Senior captain Elijah White and classmates Jon Gibbons, Ben Hochberg and Chris Dewing figure strongly in the seat racing. Junior Alex Blake may be the final piece in the heavyweight puzzle, while sophomores Mike Linse, Doug Goodman and Charles Ruch are intent on making Blake check his shoulder.

"We are a very young squad this year," White said. "We have a lot of sophomores. Only three of our people rowed varsity last year. But we're not inexperienced. A lot of us have done a lot of quality rowing in the past."

"We have had some fierce seat racing over the course of the last 10 days. We've had some stiff intrasquad competition for positions," he said.

The heavyweights are coming off a frustrating year. The 1994 spring season can only be labeled as disappointing, and the crew's showing this fall was decent but unspectacular.

The Crimson did have some impressive results during last year's campaign, however. The oarsmen edged Washington by two seconds at the San Diego Classic, fulfilled one of the 10 Commandments of Harvard Sports by thrashing MIT (along with Princeton) and dumped Yale for the 10th straight year.

During the fall, the heavyweights placed third out of collegiate crews--behind Brown and Princeton--in the Head of the Charles Regatta. The Crimson also won a race over the dreaded Elis in a Christmas break junket to Hawaii.

"We've seen that this squad is capable of fielding a fast crew determined to race hard," White said.
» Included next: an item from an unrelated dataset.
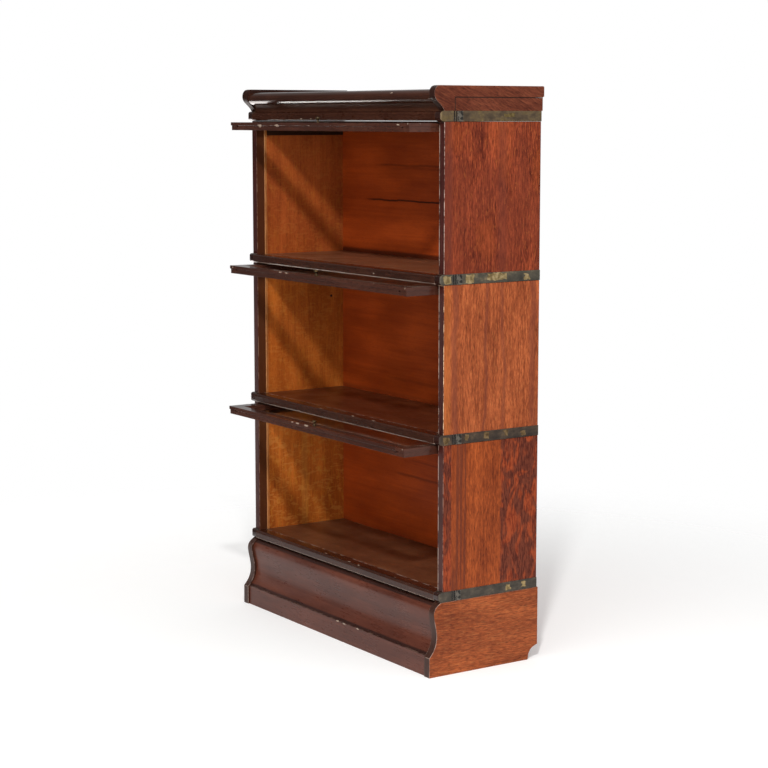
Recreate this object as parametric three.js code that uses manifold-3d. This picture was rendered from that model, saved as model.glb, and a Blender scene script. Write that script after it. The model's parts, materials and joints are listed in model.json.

While White and company are clearly talented and enthusiastic about their prospects for the season, that squad from a small liberal arts school in Providence, R.I. is again the primary threat.

When a typical Harvard student contemplates Brown and crew, he or she pictures the color of the Charles River. When a Harvard heavyweight male oarsman contemplates Brown and crew, he pictures the previous two seasons of collegiate crew.

When it comes to heavyweight crew, there's Brown and then there's all the rest. The Brown heavyweight crew captured everything in sight last season. The Bears won at Eastern Sprints, Nationals and the Henley Regatta in England. Adding insult to injury, Brown blew out Harvard--by more than seven seconds--in a dual meet for the second year in a row.

"Brown will again field a very strong crew," White said. "Crews from Princeton and Northeastern figure to be strong as well."

Well, some people are speculating that Brown is fielding an Olympic-caliber crew this season. And that is a formidable obstacle standing in the way of Harvard's attempt at gaining its first national title since 1993.

"The desire is there," White emphasized. "We have been working very hard."

If the heavyweights' 1994 season was disappointing, the lightweights' season was disastrous. After the campaign started out positively with a first-place finish at San Diego and dual meet wins against MIT and Navy, things took a decided turn for the worse. The Crimson was disqualified at H-Y-P's, lost to Dartmouth, placed fifth at Springs and finished third at the National Championships.

It wasn't exactly a fairy-tale season.

However, 1995 brings six new rowers to the varsity eight and plenty of optimism. Bow Andrew Wilson, five-man Field Ogden, Matt Emans and coxswain Chris Schulte are the lightweight returnees. Ted Shergalis and Greg Ruckman should also find a place in the varsity boat.